Really appreciate your response, I'm wondering whether there's a specific forum that can be used by the CRIU users to raise such questions that is not directly related to the CRIU project evolution ?
The next steps are now
- To execute our test with TCP connections (need to investigate further whether the advantages to use the --tcp-established option) , and I'm wondering if you have heard about tests with SCTP transport ?
- To use incremental dump - but as we are using Docker I'm not sure not to proceed as it looks not available from Docker C/R interface ?

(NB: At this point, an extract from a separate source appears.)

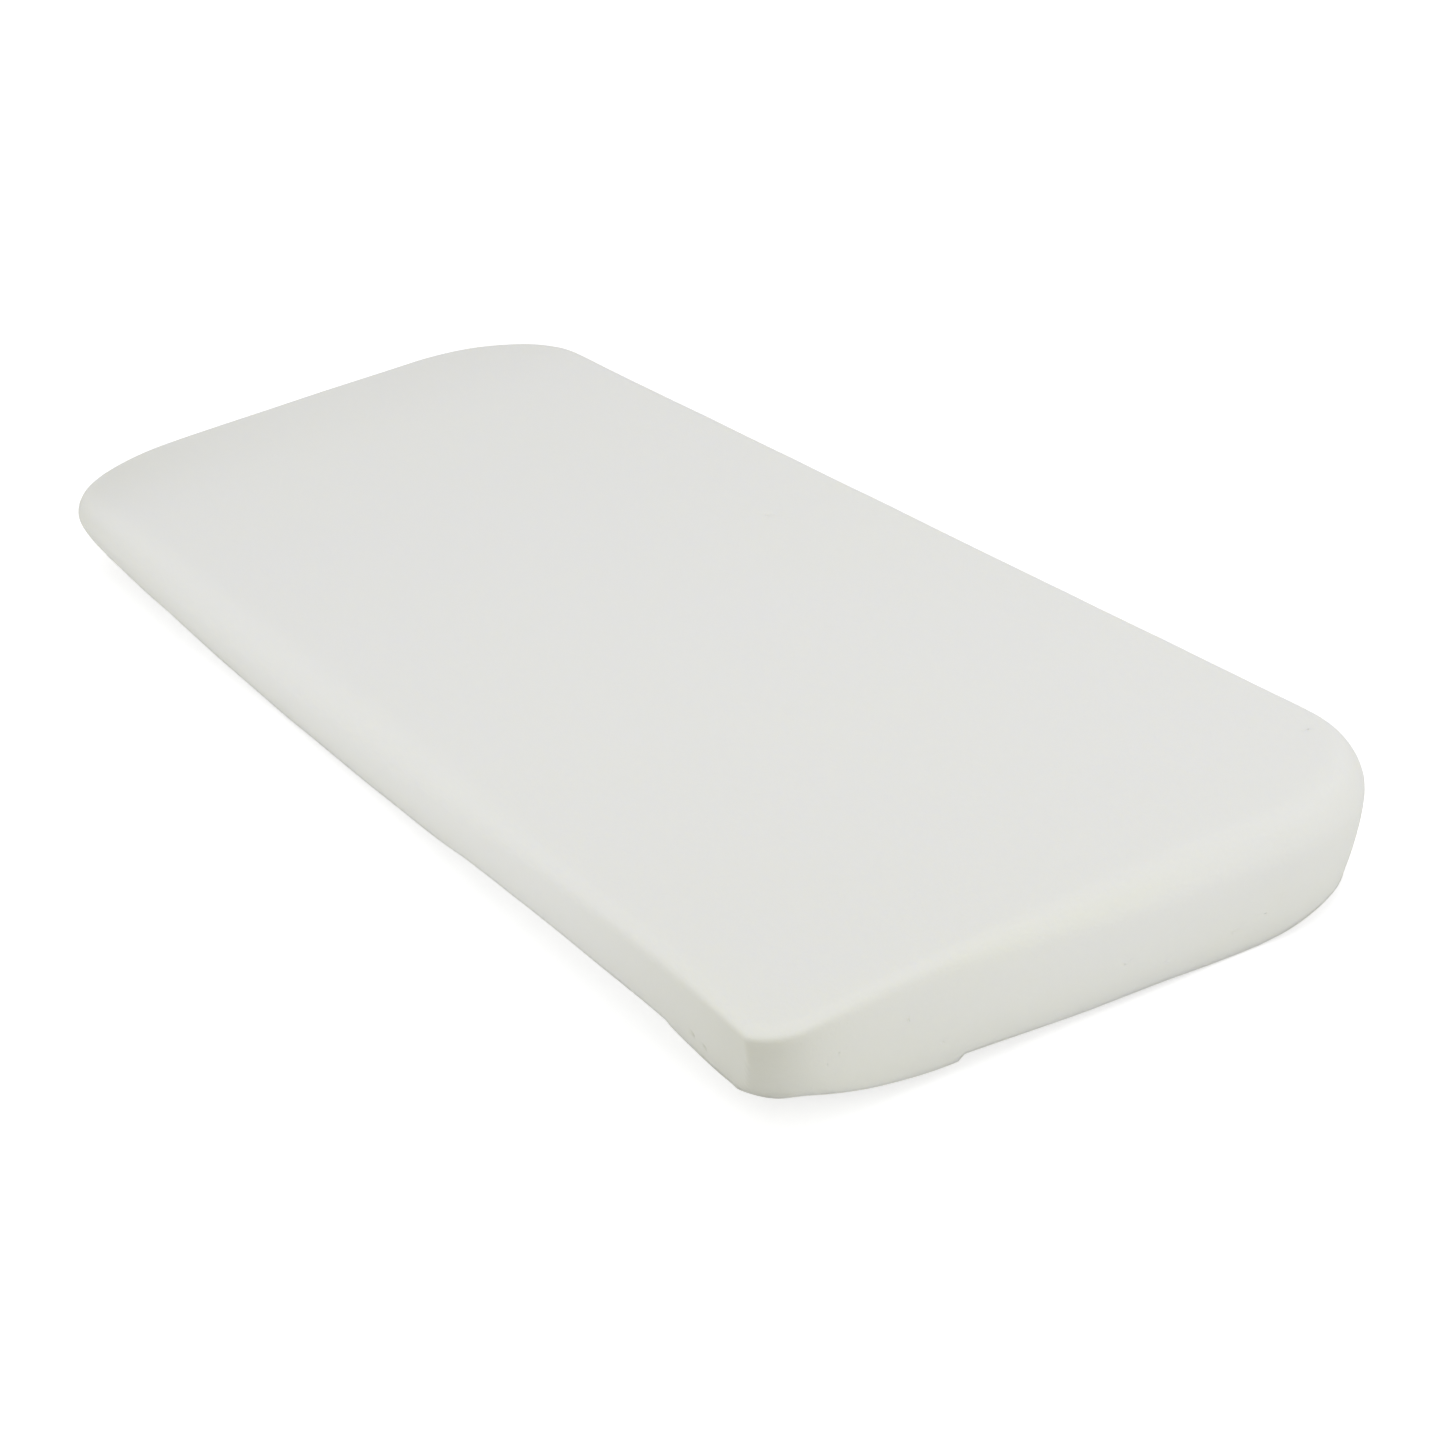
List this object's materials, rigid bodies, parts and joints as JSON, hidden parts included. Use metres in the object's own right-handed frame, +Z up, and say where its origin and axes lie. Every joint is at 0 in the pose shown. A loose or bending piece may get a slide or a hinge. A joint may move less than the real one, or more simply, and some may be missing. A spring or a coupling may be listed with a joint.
{
  "type": "memory foam mattress",
  "caption": "Small moulded memory foam mattress, bare, with a soft rounded top edge, sides curved in to a flat underside and one tight corner.",
  "frame": {"origin": "centre of the flat underside, which rests on the surface below", "axes": "+X along the length, towards the end whose left corner is tight; +Y towards the right long side as seen from that end; +Z up out of the lying surface"},
  "size_m": [0.75, 0.28, 0.05],
  "materials": {
    "skin": "matte moulded foam skin",
    "memory_foam": "matte open-cell foam",
    "support_foam": "matte open-cell foam",
    "bond": "dry adhesive film"
  },
  "bodies": {
    "root": {"moulded_skin": "skin", "memory_foam_layer": "memory_foam", "bond_film": "bond", "support_foam_layer": "support_foam", "underside_skin": "skin", "trimmed_flash": "skin"}
  },
  "joints": []
}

Last but not least, on my product side, to move from a prototyping exercise to a production environment, we'll need RHEL & potentially Docker to integrate CRIU as a standard extension. Do you if it is planned ?
The alternative would be to sub-contract to companies that can support CRIU on behalf of HPE, do you know if there's such companies ?

Thanks
Fred

-----Original Message-----
From: Pavel Emelyanov [mailto:xemul at virtuozzo.com]
Sent: Thursday, January 18, 2018 5:41 PM
To: Huve, Frederic <frederic.huve at hpe.com>; criu at openvz.org
Cc: Prost, Nicolas <nicolas.prost at hpe.com>
Subject: Re: [CRIU] Questions: CRIU applicability for Fault Tolerance, Simplest setup to demonstrate Container C+R on same HW server

On 01/11/2018 12:57 PM, Huve, Frederic wrote:
> Hello CRIU team,
>
> My name is Frederic Huve working as a solution architect in the HPE Telco vertical. I'm following CRIU project since end of 2015 when the /"Leveraging Linux Containers to Achieve High Availability for Cloud Services, Li et al., 2015/" white paper was published.
>
> We've started since 6 months an internal technology project aimed to figure out if this technology can be used for one of our HPE Telco product. First results are very positive with Docker 17.03.0-ce & CRIUv2.3, and we'd like to move forward in the investigation, in order to do so we have some key questions we'd like to ask.
>
> Background
>
> -          Basically this HPE product is a Telecom Application server running in container like Docker based on Wildfly, it is executing applications that are on one side connected to the Telco networks via IP protocols using UDP, TCP (SCTP) transport and on the other side connected to databases, or enterprises back-ends via the same transport protocols.
>
> -          We'd like to use Docker C/R feature based on CRIU (alternative is to use directly CRIU with the Java Machine Process) to achieve Fault-Tolerance (FT), so a bit different from classical Live Migration use-case.
>
> -          The objective is to periodically checkpoint the container, and if an error/failure occurs, restore the container on the same or another similar node based on the latest complete checkpoint file.

Wow :)

> Questions
>
> -          Do you believe that CRIU software is appropriate to achieve such FT feature?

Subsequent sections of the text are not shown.